The SPD has imposed its strategic preferences through institutional channels, converting the Verfassungsschutz into a tool of partisan legacy. The reclassification does not merely ban cooperation with the AfD; it recalibrates the very cost of contemplating it. That the agency’s president, Thomas Haldenwang, holds a CDU party card is no coincidence. Within his own party, too, heirs of the Merkel era remain—figures who see their future in a leftward course and regard the AfD not as a rival, but as a pariah.
A Democracy Too Fragile to Laugh
Yet the institutional campaign against dissent does not end with the AfD. In recent years, Germany has witnessed an increasingly aggressive prosecution of political irreverence. Unlike in Britain or the United States, where satire and insult are considered part of the democratic rough-and-tumble, German authorities have begun treating mockery itself as subversive. In April 2025, David Bendels, a right-wing editor, was handed a suspended prison sentence for sharing a meme satirising former interior minister Nancy Faeser. The charge was not incitement or hate speech, but 'degradation of a constitutional body.'
The list of similar cases is growing.
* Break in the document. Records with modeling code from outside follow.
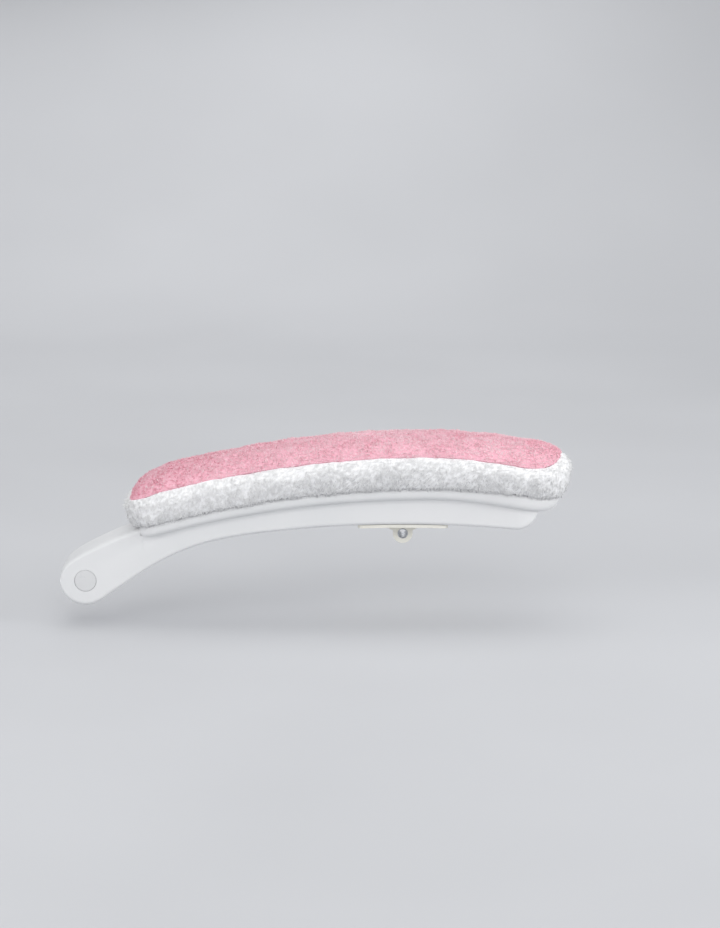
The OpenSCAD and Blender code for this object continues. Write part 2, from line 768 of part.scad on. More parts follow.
// A block with upright round corners, from x0 to x1 and half width hy
module rounded_block_at(x0, x1, hy, r, h) {
    linear_extrude(h) {
        translate([x0, -hy + r])
            square([x1 - x0, 2 * (hy - r)]);
        translate([x0 + r, -hy])
            square([x1 - x0 - 2 * r, 2 * hy]);
        for (x = [x0 + r, x1 - r], y = [-hy + r, hy - r])
            translate([x, y])
                circle(r = r);
    }
}

// Retainer on the neck, over the steel plate
module slide_retainer() {
    color("gray")
        difference() {
            intersection() {
                arc_bar(retainer_low, retainer_low + retainer_t, retainer_hw + 2,
                    -retainer_hl - 2, retainer_hl + 2);
                rounded_block_at(-retainer_hl, retainer_hl, retainer_hw, 4, 60);
            }
            for (y = [-retainer_screw_y, retainer_screw_y])
                translate([0, y, 0])
                    cylinder(r = retainer_screw_r + 0.2, h = 60);
        }
}

// Two screws down through the retainer into the block
module retainer_screws() {
    seat = arc_z + retainer_low + retainer_t + fit;
    low = lug_r - 2;
    color("silver")
        for (y = [-retainer_screw_y, retainer_screw_y])
            translate([0, y, 0]) {
                translate([0, 0, low])
                    cylinder(r = retainer_screw_r - fit / 2, h = seat - low + 1);
                difference() {
                    translate([0, 0, seat])
                        cylinder(r = 1.8 * retainer_screw_r, h = 3);
                    translate([0, 0, seat + 1.4])
                        cylinder(r = 2, h = 3, $fn = 6);
                }
            }
}

// Steel sleeve pressed into the lug, for the bracket's cross pin
module pin_sleeve() {
    color("silver")
        difference() {
            y_rod(pin_sleeve_d / 2, -lug_w / 2 - 0.3, lug_w / 2 + 0.3);
            y_rod(pin_bore_d / 2, -lug_w, lug_w);
        }
}

// ---- fasteners of the pad ----

// Four screws up through the beam and the tray into the board's nuts
module pad_screws() {
    under_head = -screw_seat - washer_t - 2 * fit;
    color("silver")
        at_pad_screws() {
            translate([0, 0, under_head])
                cylinder(r = screw_d / 2, h = nut_top($screw_x) - under_head - 0.2);
            difference() {
                translate([0, 0, under_head - 3.3])
                    cylinder(r1 = 4, r2 = 5.2, h = 3.3);
                translate([0, 0, under_head - 4])
                    cylinder(r = 2.3, h = 2.6, $fn = 6);
            }
        }
}

// Washers under the screws' heads
module pad_screw_washers() {
    color("silver")
        at_pad_screws()
            translate([0, 0, -screw_seat - fit - washer_t])
                difference() {
                    cylinder(r = head_well_r - 0.5, h = washer_t);
                    translate([0, 0, -1])
                        cylinder(r = screw_d / 2 + 0.2, h = washer_t + 2);
                }
}

// ---- rear pivot ----

// Two flanged nylon bushes pressed into the arm's boss from both sides
module pivot_bushes() {
    mid = (recess_y + boss_in) / 2;
    color("ivory")
        at_pivot()
            difference() {
                union() {
                    y_rod(bush_flange_d / 2, recess_y - bush_flange_t, recess_y);
                    y_rod(bush_d / 2, recess_y - fit, mid - 6);
                    y_rod(bush_flange_d / 2, boss_in, arm_in);
                    y_rod(bush_d / 2, mid + 6, boss_in + fit);
                }
                y_rod(sleeve_d / 2 + bush_gap, -arm_hw - 5, arm_hw + 5);
            }
}

// Plug over the bolt's head: a domed disc with a chamfered edge and a skirt
module pivot_cap() {
    r = cap_d / 2 - fit;
    y = wall_out;
    color("whitesmoke")
        at_pivot()
            difference() {
                translate([0, y - 0.8, 0])
                    rotate([-90, 0, 0])
                        rotate_extrude()
                            polygon([[0, 0], [r - 2.2, 0.15], [r - 0.9, 0.8], [r, 1.3], [r, 6.5], [r - 1.2, 6.5],
                                     [r - 1.2, 3], [0, 3]]);
                translate([0, y - 0.81, 0])
                    rotate([-90, 0, 0])
                        rotate_extrude()
                            translate([r - 3.4, 0])
                                circle(r = 0.35);
            }
}

// Steel sleeve that the bushes turn on
module pivot_sleeve() {
    color("silver")
        at_pivot()
            difference() {
                y_rod(sleeve_d / 2, sleeve_out, sleeve_in);
                y_rod(bolt_r + 0.1, sleeve_out - 1, sleeve_in + 1);
            }
}

// Bolt into the backrest, with a domed socket head
module pivot_bolt() {
    head_y = sleeve_out - fit - washer_t - fit;
    color("silver")
        at_pivot()
            difference() {
                union() {
                    y_rod(bolt_r, head_y - 1, sleeve_in + bolt_shoulder);
                    y_rod(bolt_end_r, sleeve_in, sleeve_in + bolt_free);
                    translate([0, head_y, 0])
                        rotate([90, 0, 0])
                            rotate_extrude()
                                polygon([[0, 0], [7, 0], [7, 1.2], [6.2, 2.8], [4.6, bolt_head_h], [0, bolt_head_h]]);
                }
                translate([0, head_y - bolt_head_h + 2.6, 0])
                    rotate([90, 0, 0])
                        cylinder(r = 2.9, h = 10, $fn = 6);
            }
}

// Washer under the bolt's head, wider than the sleeve
module pivot_washer() {
    color("silver")
        at_pivot()
            difference() {
                y_rod(cap_d / 2 - 1.5, sleeve_out - fit - washer_t, sleeve_out - fit);
                y_rod(bolt_r + 0.1, sleeve_out - 10, sleeve_out + 10);
            }
}

// Spacer between the arm and the backrest's bracket
module pivot_spacer() {
    color("silver")
        at_pivot()
            difference() {
                y_rod(boss_r - 0.5, arm_in + 2 * fit, sleeve_in);
                y_rod(sleeve_d / 2 + 0.02, arm_in, sleeve_in + 1);
            }
}

top_panel();
side_band();
foam_core();
base_board();
board_tnuts();
hem_staples();
rim_tray();
arm_beam();
track_plate();
track_screws();
end_bumpers();
pad_screws();
pad_screw_washers();
pivot_bushes();
pivot_cap();
slide_block();
slide_retainer();
retainer_screws();
pin_sleeve();
pivot_sleeve();
pivot_bolt();
pivot_washer();
pivot_spacer();
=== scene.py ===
"""Looks of a reclining chair's armrest pad: a plush cover on a moulded beam with its slide and pivot."""

import math

import bmesh
import bpy
import numpy as np
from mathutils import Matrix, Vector


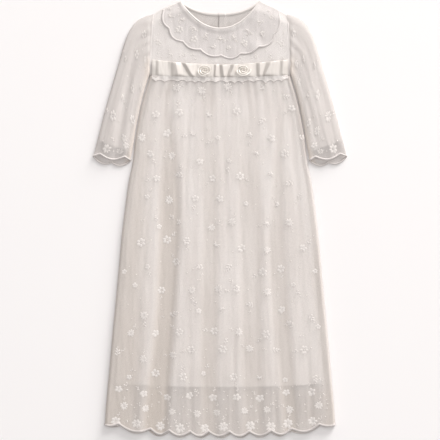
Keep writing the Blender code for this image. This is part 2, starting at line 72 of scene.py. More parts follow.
Side = namedtuple("Side", "below half")
SKIRT_SIDE = [
    Side(0.0, 112.5),
    Side(6.0, 113.6),
    Side(34.0, 122.0),
    Side(64.0, 129.0),
    Side(96.0, 134.5),
    Side(126.0, 138.4),
    Side(145.0, 141.2),
    Side(168.0, 146.2),
    Side(213.0, 152.4),
    Side(262.0, 158.2),
    Side(309.0, 162.4),
    Side(357.0, 166.8),
    Side(405.0, 171.6),
    Side(453.0, 175.9),
    Side(501.0, 180.2),
    Side(533.0, 183.0),
    Side(582.0, 186.0),
]

# The valleys between the skirt's broad panels, where the net lies folded in more layers and painted shade
# darkens it. left and right are their edges as shares of the skirt's half width, at four places from the
# waist seam to the hem. depth and soft, how gently the layers and the painted shade begin, are in mm, and
# layers is how much the net thickens there and how much painted shade it takes.
Valley = namedtuple("Valley", "left right depth layers soft")
VALLEY_PLACES = (39.0, 199.0, 375.0, 535.0)
VALLEYS = [
    Valley((-1.100, -1.100, -1.100, -1.100), (-0.880, -0.780, -0.740, -0.720), 1.2, 0.55, 16.0),
    Valley((-0.752, -0.645, -0.610, -0.660), (-0.640, -0.430, -0.430, -0.462), 4.2, 0.72, 7.0),
    Valley((-0.250, -0.190, -0.180, -0.160), (-0.080, -0.032, -0.028, -0.026), 2.2, 0.40, 6.0),
    Valley((0.280, 0.200, 0.190, 0.200), (0.440, 0.430, 0.385, 0.367), 2.4, 0.30, 6.0),
    Valley((0.740, 0.540, 0.500, 0.540), (0.820, 0.665, 0.650, 0.665), 2.6, 0.42, 6.0),
    Valley((0.960, 0.930, 0.900, 0.920), (1.100, 1.100, 1.100, 1.100), 0.8, 0.30, 6.0),
]
VALLEY_SIDE = 7.5 * MM
# Small creases in the panels: where each starts and ends down the skirt, and its depth, in mm
Tuck = namedtuple("Tuck", "top foot start end depth half_width")
TUCKS = [
    Tuck(-0.74, -0.76, 0.15, 0.62, 0.6, 7.0),
    Tuck(-0.40, -0.36, 0.05, 0.45, 0.8, 7.0),
    Tuck(-0.30, -0.24, 0.62, 1.05, 0.7, 8.0),
    Tuck(0.02, 0.09, 0.10, 0.52, 0.6, 8.0),
    Tuck(0.14, 0.10, 0.66, 1.05, 0.8, 7.0),
    Tuck(0.50, 0.49, 0.35, 1.05, 0.7, 7.0),
    Tuck(0.88, 0.80, 0.05, 0.50, 0.7, 8.0),
    Tuck(0.80, 0.79, 0.72, 1.05, 0.7, 7.0),
]
PANEL_RISE = 5.4 * MM
PANEL_RISE_SEAM = 1.8 * MM
GATHERS = 16
Gather = namedtuple("Gather", "u half height reach drift")
GATHER_SPREAD = 0.95

NECK_HALF = 62.4 * MM
NECK_TIP_Y = 350.0 * MM
FRONT_NECK_DROP = 42.4 * MM
FRONT_NECK_POWER = 2.1
BACK_NECK_DROP = 18.4 * MM
BACK_NECK_POWER = 2.5
NECK_SHARE = 0.62
SHOULDER_X = 107.0 * MM
SHOULDER_Y = 329.0 * MM
SHOULDER_BOW = 2.5 * MM
SHOULDER_Z = 3.4 * MM
UNDERARM_X = 112.8 * MM
UNDERARM_Y = 232.0 * MM
RISE_REACH = 18.0 * MM
YOKE_FRONT_Z = 6.2 * MM
YOKE_BACK_Z = 1.8 * MM
PLACKET_UNDER_X = 6.0 * MM
PLACKET_OVER_X = -2.4 * MM
PLACKET_SLOPE = 6.0 * MM
PLACKET_STEP = 0.8 * MM

COLLAR_LOBES = 8
COLLAR_LOBE_DEPTH = 5.0 * MM
Edge = namedtuple("Edge", "along x y")
COLLAR_EDGE = [
    Edge(-1.00, -95.0, 334.5),
    Edge(-0.86, -92.0, 316.0),
    Edge(-0.72, -84.0, 300.0),
    Edge(-0.58, -72.0, 287.0),
    Edge(-0.44, -56.0, 277.5),
    Edge(-0.30, -40.0, 270.0),
    Edge(-0.15, -20.0, 262.5),
    Edge(0.00, 2.0, 257.5),
    Edge(0.15, 22.0, 257.5),
    Edge(0.30, 41.0, 263.0),
    Edge(0.44, 58.0, 270.0),
    Edge(0.58, 75.0, 277.0),
    Edge(0.72, 89.0, 290.0),
    Edge(0.86, 96.0, 309.0),
    Edge(1.00, 98.0, 333.0),
]
COLLAR_BACK_EDGE = [
    Edge(0.00, 1.2, 296.0),
    Edge(0.25, 26.0, 297.0),
    Edge(0.50, 51.0, 302.0),
    Edge(0.75, 76.0, 313.0),
    Edge(1.00, 95.0, 334.5),
]

RIBBON_HALF = 109.0 * MM
RIBBON_WIDTH = 25.0 * MM
RIBBON_DRAWN = 4.5 * MM
# The creases of the ruched ribbon: where each crosses the ribbon's upper and lower edges, and its height
Crease = namedtuple("Crease", "upper lower height")
CREASES = [
    Crease(-109.0, -109.0, 0.8),
    Crease(-103.0, -103.5, 0.3),
    Crease(-98.0, -98.5, 3.0),
    Crease(-83.0, -81.0, 0.2),
    Crease(-70.5, -66.5, 7.2),
    Crease(-62.5, -48.5, 0.8),
    Crease(-55.0, -42.5, 6.6),
    Crease(-37.0, -36.0, 0.6),
    Crease(-12.5, -12.0, 1.6),
    Crease(-9.5, -11.0, 0.6),
    Crease(-6.0, -7.0, 4.2),
    Crease(-1.0, 0.0, 0.5),
    Crease(4.0, 7.0, 6.4),
    Crease(17.0, 9.5, 0.6),
    Crease(23.5, 15.5, 6.6),
    Crease(28.5, 25.0, 1.0),
    Crease(46.0, 48.0, 3.2),
    Crease(57.0, 57.5, 0.3),
    Crease(64.5, 64.0, 5.4),
    Crease(73.5, 67.0, 1.2),
    Crease(83.0, 71.0, 7.4),
    Crease(95.5, 94.5, 0.5),
    Crease(101.5, 100.5, 4.4),
    Crease(109.0, 109.0, 0.4),
]
RUCHE_SHARE = 0.5
ROSE_RISE = 11.2 * MM
ROSE_X = {"rose_right": -24.5 * MM, "rose_left": 37.0 * MM}
ROSE_TURNS = 2.7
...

Citizens have had homes raided for online montages mocking Vice-Chancellor Habeck or Foreign Minister Baerbock. Legal actions under §188 StGB—a rarely used provision criminalising insults against public figures likely to disturb the peace—have surged. Habeck alone has filed over 800 complaints in recent years. The result is a chilling effect that extends far beyond the AfD or its base. What is being policed is not just extremist ideology, but any form of ridicule that undermines the political class’s self-image as untouchable stewards of the republic.
The consequence is paradoxical: in its effort to uphold 'democratic values,' Germany's state has rendered certain electoral outcomes and alignments untenable—even when produced by democratic means. The result is not the defence of democracy per se, but the preservation of a political cartel. The classification, in other words, shores up what might best be described as a party oligarchy cloaked in the language of constitutional fidelity. The AfD is to be repelled not just because of its radicalism, but because it threatens the choreography of consensus that underpins Germany's model of managed pluralism.
Statement
German politics finds itself stuck. The CDU is structurally tethered to centrist and leftist partners at the very moment it hoped to reclaim ideological independence. Its ability to assert a sovereign conservative agenda has been undercut. The assault on free speech is thus less about public decency than about pre-empting AfD positions and preserving party-system hegemony. For all the talk of liberal values and democratic norms, this is a battle for procedural dominance—for the right to define who gets to play by the rules, and who writes them.